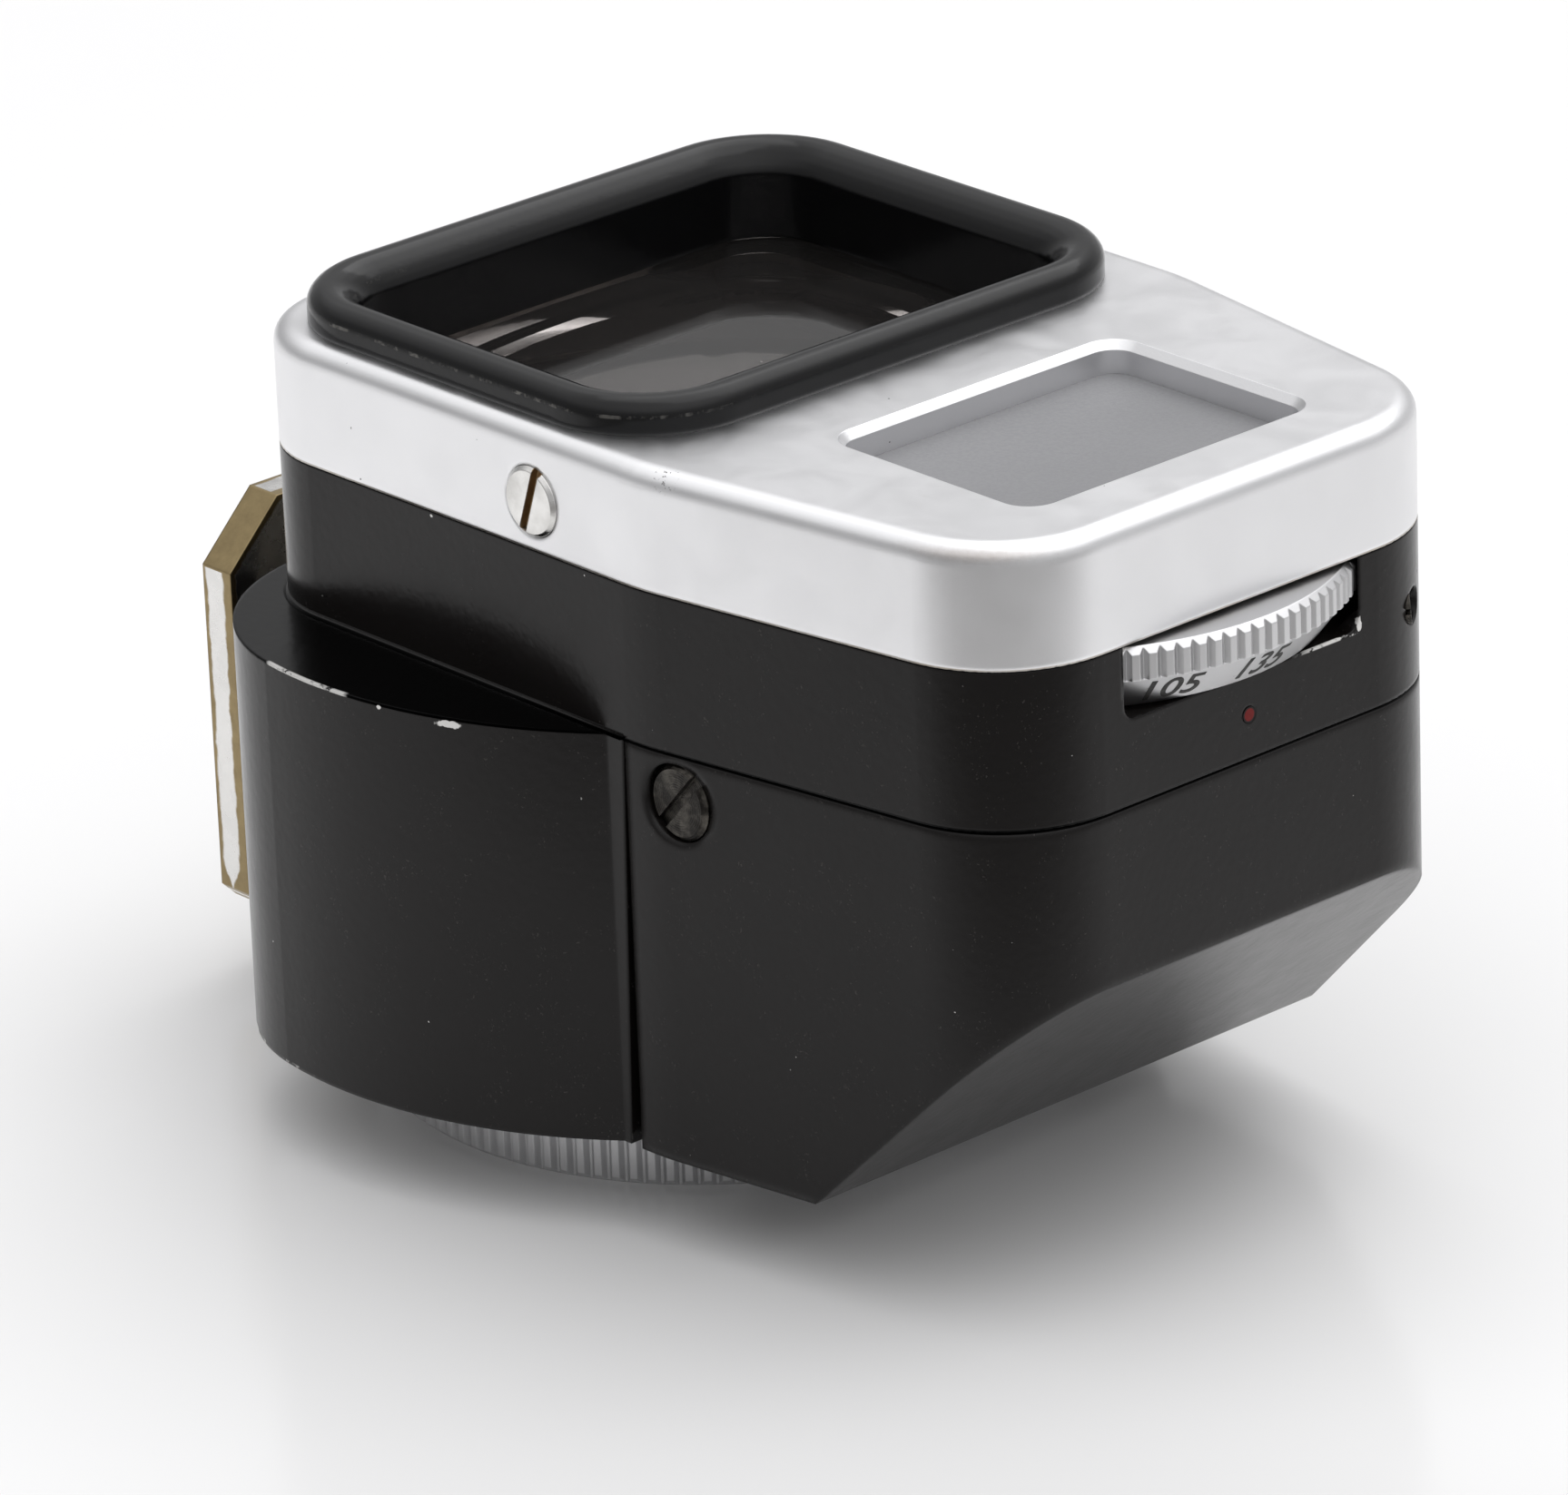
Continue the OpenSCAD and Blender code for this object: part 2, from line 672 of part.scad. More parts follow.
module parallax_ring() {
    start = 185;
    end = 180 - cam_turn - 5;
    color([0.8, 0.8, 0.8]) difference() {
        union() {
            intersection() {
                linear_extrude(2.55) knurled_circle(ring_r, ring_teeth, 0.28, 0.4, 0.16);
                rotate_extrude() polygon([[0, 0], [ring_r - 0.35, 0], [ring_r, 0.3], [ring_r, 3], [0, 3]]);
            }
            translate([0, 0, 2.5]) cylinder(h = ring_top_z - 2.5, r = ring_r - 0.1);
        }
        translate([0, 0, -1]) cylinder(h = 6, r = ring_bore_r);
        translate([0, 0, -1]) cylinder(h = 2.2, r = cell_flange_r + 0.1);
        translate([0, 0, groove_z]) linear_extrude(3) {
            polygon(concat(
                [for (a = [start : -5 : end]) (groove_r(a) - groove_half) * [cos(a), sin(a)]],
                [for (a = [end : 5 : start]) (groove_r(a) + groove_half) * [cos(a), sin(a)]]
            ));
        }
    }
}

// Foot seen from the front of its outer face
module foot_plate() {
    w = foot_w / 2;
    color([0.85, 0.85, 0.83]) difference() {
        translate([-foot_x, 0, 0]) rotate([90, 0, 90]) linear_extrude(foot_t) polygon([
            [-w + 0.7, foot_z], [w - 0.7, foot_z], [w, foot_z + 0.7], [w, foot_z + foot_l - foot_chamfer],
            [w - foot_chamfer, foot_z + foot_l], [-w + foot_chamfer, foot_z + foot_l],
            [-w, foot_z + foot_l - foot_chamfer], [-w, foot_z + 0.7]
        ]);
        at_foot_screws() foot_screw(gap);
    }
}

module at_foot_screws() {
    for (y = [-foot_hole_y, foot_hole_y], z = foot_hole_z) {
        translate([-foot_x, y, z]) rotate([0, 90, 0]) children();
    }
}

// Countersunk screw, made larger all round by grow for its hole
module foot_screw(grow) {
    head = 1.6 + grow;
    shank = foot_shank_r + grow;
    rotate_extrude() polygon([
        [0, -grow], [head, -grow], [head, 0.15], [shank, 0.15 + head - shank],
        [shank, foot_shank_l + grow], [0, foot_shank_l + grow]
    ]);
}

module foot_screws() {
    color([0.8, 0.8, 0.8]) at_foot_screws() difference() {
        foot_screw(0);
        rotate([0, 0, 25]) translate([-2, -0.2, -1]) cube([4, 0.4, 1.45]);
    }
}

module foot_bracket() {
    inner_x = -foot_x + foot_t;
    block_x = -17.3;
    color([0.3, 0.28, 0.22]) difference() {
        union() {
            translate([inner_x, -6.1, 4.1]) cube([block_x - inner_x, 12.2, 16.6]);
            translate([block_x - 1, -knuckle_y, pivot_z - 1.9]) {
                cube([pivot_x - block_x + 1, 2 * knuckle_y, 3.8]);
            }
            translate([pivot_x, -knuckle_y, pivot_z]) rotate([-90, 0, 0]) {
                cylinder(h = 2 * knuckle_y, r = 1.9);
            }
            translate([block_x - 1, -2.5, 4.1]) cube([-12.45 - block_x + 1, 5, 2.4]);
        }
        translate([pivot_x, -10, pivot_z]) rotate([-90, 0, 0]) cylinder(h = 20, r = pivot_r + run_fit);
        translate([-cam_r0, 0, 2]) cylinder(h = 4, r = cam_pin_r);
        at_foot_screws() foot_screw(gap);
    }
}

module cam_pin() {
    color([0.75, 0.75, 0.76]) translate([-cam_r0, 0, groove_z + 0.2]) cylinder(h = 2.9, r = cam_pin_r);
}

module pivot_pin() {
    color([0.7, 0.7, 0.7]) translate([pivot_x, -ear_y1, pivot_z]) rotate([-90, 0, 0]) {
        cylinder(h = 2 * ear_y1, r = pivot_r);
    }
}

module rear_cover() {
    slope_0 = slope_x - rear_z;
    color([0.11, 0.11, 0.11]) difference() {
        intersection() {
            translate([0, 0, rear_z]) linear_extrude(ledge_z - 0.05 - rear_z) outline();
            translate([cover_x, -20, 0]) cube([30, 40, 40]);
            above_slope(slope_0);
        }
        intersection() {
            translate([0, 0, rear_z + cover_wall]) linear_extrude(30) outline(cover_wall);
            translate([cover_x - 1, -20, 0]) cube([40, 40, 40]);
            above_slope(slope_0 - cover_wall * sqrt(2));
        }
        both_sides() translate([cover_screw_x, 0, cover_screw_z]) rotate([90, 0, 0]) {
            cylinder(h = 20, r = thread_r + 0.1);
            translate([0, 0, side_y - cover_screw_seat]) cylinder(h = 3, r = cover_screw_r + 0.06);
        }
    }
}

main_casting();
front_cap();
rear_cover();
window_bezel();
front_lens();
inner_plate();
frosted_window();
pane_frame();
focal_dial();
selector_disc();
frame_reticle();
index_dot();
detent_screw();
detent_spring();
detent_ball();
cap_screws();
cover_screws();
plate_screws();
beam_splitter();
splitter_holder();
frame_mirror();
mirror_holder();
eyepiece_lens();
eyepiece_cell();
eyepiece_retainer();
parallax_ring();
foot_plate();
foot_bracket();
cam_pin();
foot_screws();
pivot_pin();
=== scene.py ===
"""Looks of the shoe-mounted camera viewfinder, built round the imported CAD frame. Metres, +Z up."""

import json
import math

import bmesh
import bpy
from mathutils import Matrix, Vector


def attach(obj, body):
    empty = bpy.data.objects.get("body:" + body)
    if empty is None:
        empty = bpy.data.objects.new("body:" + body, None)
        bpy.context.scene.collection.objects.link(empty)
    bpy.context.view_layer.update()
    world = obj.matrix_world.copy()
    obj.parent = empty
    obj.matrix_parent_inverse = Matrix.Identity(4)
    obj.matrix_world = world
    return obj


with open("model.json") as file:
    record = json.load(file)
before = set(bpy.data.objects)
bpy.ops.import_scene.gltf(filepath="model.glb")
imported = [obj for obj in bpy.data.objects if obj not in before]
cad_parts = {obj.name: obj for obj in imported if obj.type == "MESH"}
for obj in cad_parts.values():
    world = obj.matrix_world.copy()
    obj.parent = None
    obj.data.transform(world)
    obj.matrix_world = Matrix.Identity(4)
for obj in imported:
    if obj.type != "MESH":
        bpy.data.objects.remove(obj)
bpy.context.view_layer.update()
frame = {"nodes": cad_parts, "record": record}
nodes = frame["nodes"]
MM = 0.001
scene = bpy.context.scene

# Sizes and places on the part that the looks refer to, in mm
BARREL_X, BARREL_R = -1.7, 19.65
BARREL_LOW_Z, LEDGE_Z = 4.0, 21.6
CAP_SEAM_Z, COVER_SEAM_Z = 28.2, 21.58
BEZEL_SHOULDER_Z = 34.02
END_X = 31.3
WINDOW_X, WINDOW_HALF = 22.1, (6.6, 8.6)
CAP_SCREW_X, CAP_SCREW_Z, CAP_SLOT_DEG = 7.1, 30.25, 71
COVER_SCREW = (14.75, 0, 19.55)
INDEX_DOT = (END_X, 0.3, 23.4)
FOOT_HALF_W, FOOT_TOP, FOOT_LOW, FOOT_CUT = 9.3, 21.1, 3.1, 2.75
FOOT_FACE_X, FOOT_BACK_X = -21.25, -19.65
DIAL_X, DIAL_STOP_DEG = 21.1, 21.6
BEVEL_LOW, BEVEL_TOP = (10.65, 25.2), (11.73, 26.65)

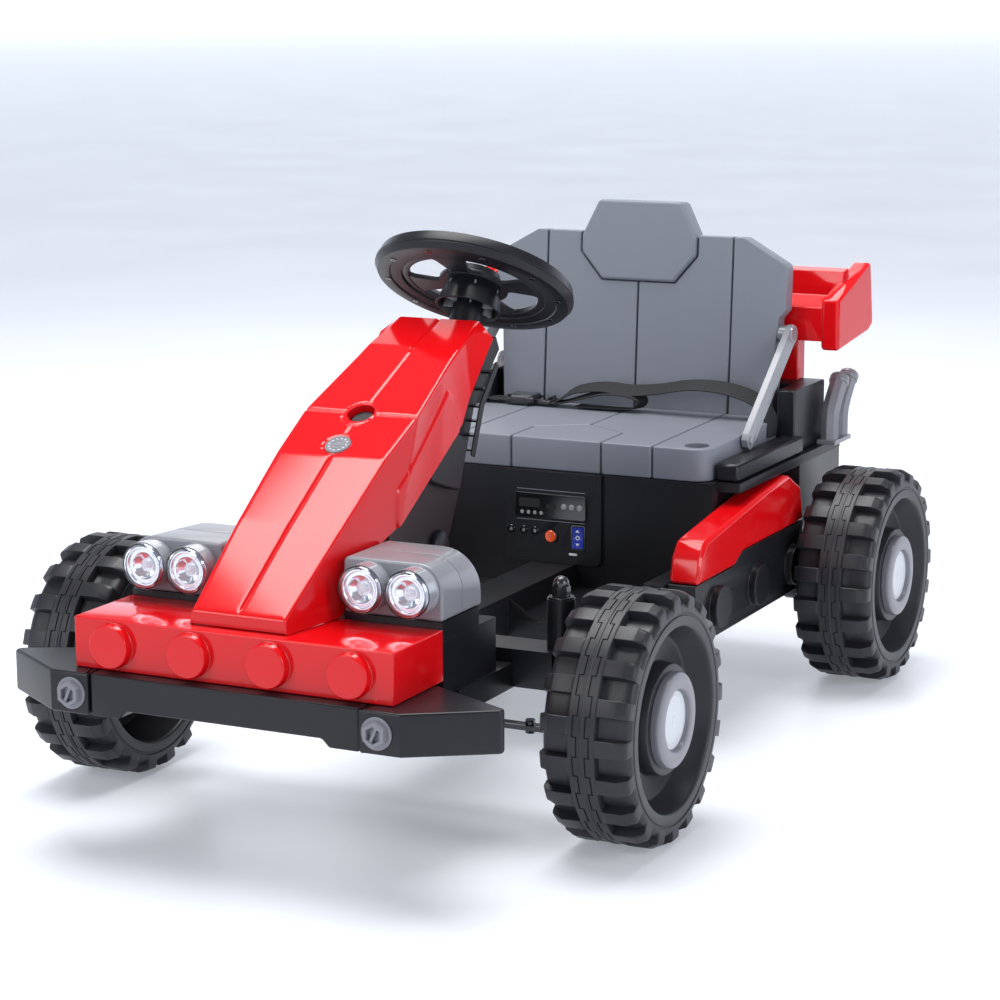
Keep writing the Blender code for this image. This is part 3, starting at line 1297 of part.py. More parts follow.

• [Exercise prompt]
Go through the material above and output exactly the lines from the one containing "main_casting();" through the one containing "obj.parent = empty".

• [Finished answer]
main_casting();
front_cap();
rear_cover();
window_bezel();
front_lens();
inner_plate();
frosted_window();
pane_frame();
focal_dial();
selector_disc();
frame_reticle();
index_dot();
detent_screw();
detent_spring();
detent_ball();
cap_screws();
cover_screws();
plate_screws();
beam_splitter();
splitter_holder();
frame_mirror();
mirror_holder();
eyepiece_lens();
eyepiece_cell();
eyepiece_retainer();
parallax_ring();
foot_plate();
foot_bracket();
cam_pin();
foot_screws();
pivot_pin();
=== scene.py ===
"""Looks of the shoe-mounted camera viewfinder, built round the imported CAD frame. Metres, +Z up."""

import json
import math

import bmesh
import bpy
from mathutils import Matrix, Vector


def attach(obj, body):
    empty = bpy.data.objects.get("body:" + body)
    if empty is None:
        empty = bpy.data.objects.new("body:" + body, None)
        bpy.context.scene.collection.objects.link(empty)
    bpy.context.view_layer.update()
    world = obj.matrix_world.copy()
    obj.parent = empty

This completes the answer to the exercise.